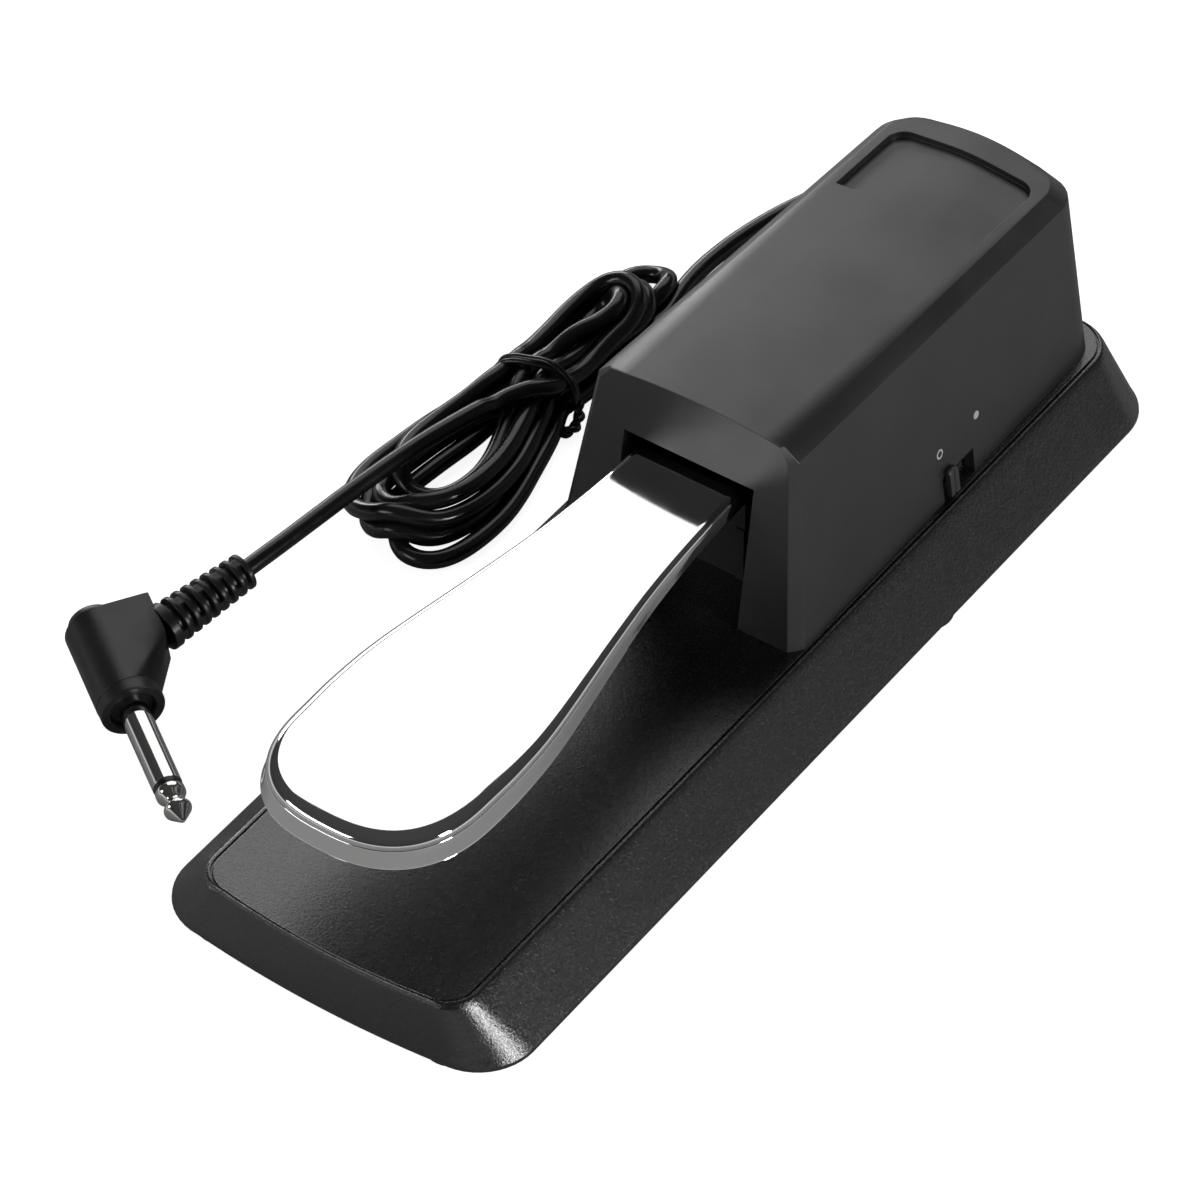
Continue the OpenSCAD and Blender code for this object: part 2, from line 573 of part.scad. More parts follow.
module switch_actuator() color([0.9, 0.88, 0.8]) treadle_frame() {
    translate([-3.5, contact_y - 4, plunger_top + 0.6])
        cube([7, 8, plate_rest_z - sheet_t - plunger_top - 0.6]);
    translate([-8, contact_y - 4.6, plate_rest_z - sheet_t - 2.4]) cube([16, 9.2, 2.4]);
    translate([0, contact_y, plate_rest_z - sheet_t - 1]) cylinder(r = 1.5, h = sheet_t + 1.6);
}

// ---- Lead, hank and plug ----

module cord_relief() color([0.12, 0.12, 0.12]) {
    translate([0, 0, exit_z]) rotate([-90, 0, 0]) difference() {
        rotate_extrude() polygon([[0, 117.6], [3.6, 117.6], [3.6, 119], [3.2, 119], [3.2, half_len + 0.1],
            [4.6, half_len + 0.1], [4.6, 125], [3.1, relief_end - 0.6], [2.7, relief_end], [0, relief_end]]);
        for (k = [0:3]) for (s = [0, 180]) rotate([0, 0, s + 90 * (k % 2)])
            translate([1.9, -6, 126.4 + 2.8 * k]) cube([6, 12, 1.3]);
        translate([0, 0, relief_end - 1]) cylinder(r = cord_r, h = 3);
    }
}

module cord_lead() color([0.07, 0.07, 0.07]) tube(lead_route, cord_r, lead_rings, 8, [0, 0, 1]);

module cord_tail() color([0.07, 0.07, 0.07]) tube(tail_route, cord_r, tail_rings, 8, [0, 0, 1]);

// Half-width of the hank's outline at y
function hank_half(y) =
    let (f = (y - 14) / (y < 14 ? 14 - hank_front_y : 37), r = (y - 68) / (y < 68 ? 31 : hank_rear_y - 68))
    max(hank_front_half * sqrt(max(1 - f * f, 0)), hank_rear_half * sqrt(max(1 - r * r, 0)));

module cord_hank() color([0.09, 0.09, 0.09]) {
    ys = concat([for (a = [90:-12:-66]) 14 - 30 * sin(a)], [44, 50, 55, 61],
        [for (a = [0:12:84]) 68 + (hank_rear_y - 68) * sin(a)], [hank_rear_y]);
    right = [for (y = ys) [hank_half(y), y]];
    n = len(right);
    difference() {
        translate([hank_x, 0, 0]) linear_extrude(height = hank_h)
            polygon(concat(right, [for (i = [n - 1:-1:0]) [-right[i][0], right[i][1]]]));
        tie_ring(hank_waist + 20, 0);
    }
}

module tie_ring(half, gap) {
    translate([hank_x, hank_waist_y, 0]) difference() {
        translate([-half, -2 - gap, -1]) cube([2 * half, 4 + 2 * gap, hank_h + 3]);
        translate([-hank_waist, -4, 0.8]) cube([2 * hank_waist, 8, hank_h - 1.6]);
    }
}

module cord_tie() color([0.1, 0.1, 0.1]) {
    translate([hank_x, hank_waist_y, 0]) difference() {
        translate([-hank_waist - 0.8, -1.8, 0]) cube([2 * hank_waist + 1.6, 3.6, hank_h]);
        translate([-hank_waist, -4, 0.8]) cube([2 * hank_waist, 8, hank_h - 1.6]);
    }
}

module plug_frame()
    translate(plug_at) rotate([plug_roll, plug_tilt, plug_heading]) children();

module plug_boot() color([0.1, 0.1, 0.1]) plug_frame() difference() {
    union() {
        hull() {
            translate([-24, 0, 0]) rotate([0, 90, 0]) cylinder(r = 7, h = 21, $fn = 32);
            translate([-25, 9, -4.8]) cube([11, boot_face - 9, 9.6]);
        }
        translate([-5, 0, 0]) rotate([0, 90, 0]) cylinder(r = 6.9, h = 5);
        translate([-27, -0.5, 0]) rotate([0, 90, 0]) cylinder(r = 5.4, h = 5);
    }
    translate([-6, 0, 0]) rotate([0, 90, 0]) cylinder(r = jack_root_r + fit / 2, h = 10);
    translate([-1.8, 0, 0]) rotate([0, 90, 0]) cylinder(r = 4.8, h = 5);
}

module plug_relief() color([0.1, 0.1, 0.1]) plug_frame() intersection() {
    translate([-18.3, boot_face, 0]) rotate([0, 0, relief_skew]) rotate([-90, 0, 0]) difference() {
        rotate_extrude() polygon(concat([[0, -4], [5, -4], [5, 2.4]],
            [for (k = [0:7]) for (q = [[3.9, 2.4], [3.9, 3.6], [5 - k * 0.13, 3.6], [5 - k * 0.13, 4.9]])
                [q[0] - k * 0.1, q[1] + 2.5 * k]],
            [[0, 22.4]]));
        translate([0, 0, 21.4]) cylinder(r = cord_r, h = 4);
    }
    translate([-60, boot_face, -20]) cube([80, 60, 40]);
}

module plug_sleeve() color([0.85, 0.85, 0.87]) plug_frame() rotate([0, 90, 0]) rotate_extrude()
    polygon([[0, -6], [jack_root_r, -6], [jack_root_r, jack_start], [jack_r, jack_start],
        [jack_r, sleeve_len], [1.4, sleeve_len], [1.4, sleeve_len - 4], [0, sleeve_len - 4]]);

module plug_insulator() color([0.05, 0.05, 0.05]) plug_frame() rotate([0, 90, 0]) rotate_extrude()
    polygon([[0, sleeve_len - 4], [1.4, sleeve_len - 4], [1.4, sleeve_len], [jack_r - 0.08, sleeve_len],
        [jack_r - 0.08, sleeve_len + 1.2], [0, sleeve_len + 1.2]]);

module plug_tip() color([0.85, 0.85, 0.87]) plug_frame() rotate([0, 90, 0]) rotate_extrude()
    polygon([[0, sleeve_len + 1.2], [jack_r, sleeve_len + 1.2], [jack_r, sleeve_len + 2.6],
        [1.95, sleeve_len + 4.2], [1.95, sleeve_len + 4.8], [2.9, sleeve_len + 6.2], [2.9, sleeve_len + 6.8],
        [1.2, jack_len - 0.6], [0.6, jack_len], [0, jack_len]]);

base_shell();
bottom_plate();
bottom_screws();
ballast_bar();
rubber_feet();
housing_cover();
cover_screws();
axle_bracket();
bracket_screws();
axle_pin();
axle_clip();
return_spring();
spring_seat();
stop_post();
lower_stop_pad();
upper_stop_pad();
board_standoffs();
circuit_board();
board_screws();
contact_block();
board_parts();
polarity_switch();
polarity_knob();
contact_plunger();
inner_wires();
cable_clamp();
cord_relief();
cord_lead();
cord_hank();
cord_tie();
cord_tail();
plug_boot();
plug_relief();
plug_sleeve();
plug_insulator();
plug_tip();
treadle_plate();
treadle_lugs();
pivot_bushes();
treadle_rivets();
spring_cup();
switch_actuator();
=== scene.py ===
import json
import math

import bmesh
import bpy
import numpy as np
from mathutils import Matrix, Vector


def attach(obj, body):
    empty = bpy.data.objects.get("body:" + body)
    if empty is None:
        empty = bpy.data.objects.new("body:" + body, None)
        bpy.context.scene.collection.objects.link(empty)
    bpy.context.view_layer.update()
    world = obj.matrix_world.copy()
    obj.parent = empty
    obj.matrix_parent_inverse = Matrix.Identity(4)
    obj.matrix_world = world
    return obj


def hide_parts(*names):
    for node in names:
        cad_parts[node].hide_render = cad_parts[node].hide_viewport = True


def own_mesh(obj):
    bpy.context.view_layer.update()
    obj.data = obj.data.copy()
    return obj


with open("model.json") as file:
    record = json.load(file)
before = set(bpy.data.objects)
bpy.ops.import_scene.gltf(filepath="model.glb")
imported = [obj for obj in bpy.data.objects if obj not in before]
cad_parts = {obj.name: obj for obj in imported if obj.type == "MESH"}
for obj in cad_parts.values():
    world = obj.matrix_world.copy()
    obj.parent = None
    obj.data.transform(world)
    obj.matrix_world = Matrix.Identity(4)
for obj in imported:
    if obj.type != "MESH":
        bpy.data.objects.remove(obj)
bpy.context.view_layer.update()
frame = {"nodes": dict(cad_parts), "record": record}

# Lengths in this script are millimetres until MM turns them into the frame's metres.
MM = 0.001


def mm(*v):
    return tuple(c * MM for c in v)


# ---- Camera, lights and floor ----

CAMERA_AZIMUTH = math.radians(35.0)
CAMERA_ELEVATION = math.radians(44.3)
CAMERA_DISTANCE = 1280.0
CAMERA_LENS = 185.0
SENSOR_WIDTH = 36.0
# Small shift, in shares of the frame's width, that sets the part where the photograph has it
CAMERA_SHIFT = (-0.06042, 0.04367)
# Brightness of the studio round the part, by the sine of the height above the horizon
SKY = [(0.0, (1.0, 1.0, 1.0, 1)), (0.22, (0.04, 0.04, 0.041, 1)), (0.95, (0.06, 0.06, 0.062, 1))]
SKY_STRENGTH = 0.9
FLOOR_HALF = 4.0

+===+

Look above for lines with the word "Identity" and copy them all.

    obj.matrix_parent_inverse = Matrix.Identity(4)
    obj.matrix_world = Matrix.Identity(4)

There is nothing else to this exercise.